I began to understand why billions of people around the world really do hate the United States - specifically its war machine, covert "contra" wars, and the whole system of economic globalization that replaces hope with 12-hour days locked in sweatshops producing "Designed in the USA" exports.

Faced with this reality, I began the process of becoming un-American; meaning, the interests of the people of the world began to weigh heavier than my self-interest.

When the U.S. launched the Gulf War, I realized that the world did not need or want another U.S. troop deployment. Although they did not look much like me, I found that I had more in common with the common peoples of the Middle East than I did with those who were ordering me to kill them. My Battalion Commander's reassurance that "if anything goes wrong we'll nuke the rag-heads until they all glow" was not reassuring.

Up against that, I publicly stated I would not be a pawn in America's power plays for profits, oil, and domination of the Middle East.
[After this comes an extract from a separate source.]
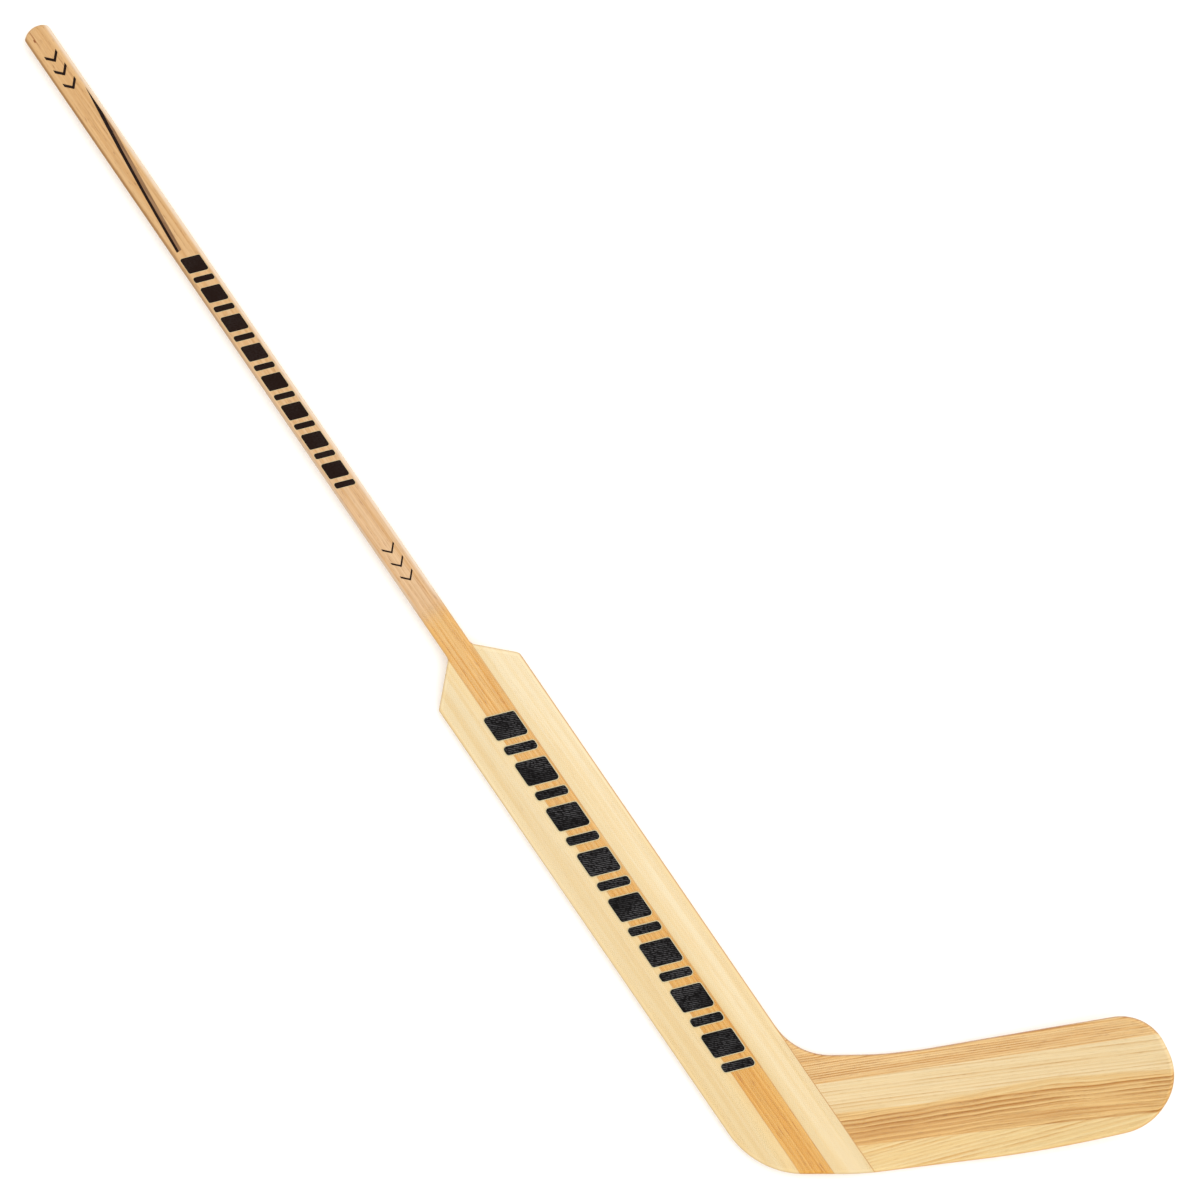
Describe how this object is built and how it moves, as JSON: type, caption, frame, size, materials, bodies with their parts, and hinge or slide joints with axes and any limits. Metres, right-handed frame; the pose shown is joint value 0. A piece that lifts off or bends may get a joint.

I pledged to resist, and I pledged that if I were dragged out into the Saudi desert, I would refuse to fight.

A few weeks later, I sat down on an airstrip as hundreds of Marines, many of whom I had lived with for years, filed past me and boarded the plane. I fought the Gulf War from a military brig, and after worldwide anti-war protesters helped spring me, we fought the war in the streets.

But back then we failed to stop the war. Since 1990 over 1.5 million Iraqi people have died, not mainly from the massive U.S. bombing which continues from the sky, but from a decade of economic sanctions. All the while the U.S. government has coldly declared that these Iraqi deaths are "worth it" in order to achieve strategic regional objectives. So today, as the U.S. government demands the world mourn with us for our loss, we in turn are expected to ignore the suffering that this nation produces.

Every time the U.S. war machine is kicked into high gear, acknowledgements are made about past "mistakes" such as: Gulf War sickness, Agent Orange and napalm in Vietnam, massacres of refugees in Korea, U.S. troops used as nuclear exposure guinea pigs after World War II, internment camps for Japanese-Americans during World War II. Yet after this acknowledgement comes: "Trust us, this time it will be different." But it never is.

One need not be a pacifist, a communist, a Quaker, or a humanist to oppose this current "War on Terrorism." However, it certainly helps to be an internationalist, realizing that our collective future is bound up with the majority of humanity, and not with those who are taking this horrific opportunity to wage war.

For the women and men in uniform, you have to make a choice. Silence is what your "superiors" expect of you, but the interests of humanity expect more. Think. Speak out. And if you make the choice to resist, there are hundreds of thousands who will support you - many of whom have already taken to the streets to oppose this war.

Like his father before him, Bush Jr. has drawn a line in the sand: "Either you are with us, or you are with the terrorists." Simply put, the rulers of the U.S. see much unfinished business for their "New World Order." While we grieve, they announce that "the normal rules no longer apply" (translation: now is the time to settle our scores), and we have "a blank check to act, the nation is united" (translation: dissent will be ignored, or suppressed, as required). Now, more than ever, the people of the world, along with American citizens, are not safe from the U.S. government.

I will not wave the red, white and blue flag; instead, I will wear a green ribbon in solidarity with immigrants and Arab-Americans facing increased racist attacks.

Stop the War. Support U.S. troops who refuse to fight.

Let's dedicate our live to changing this situation.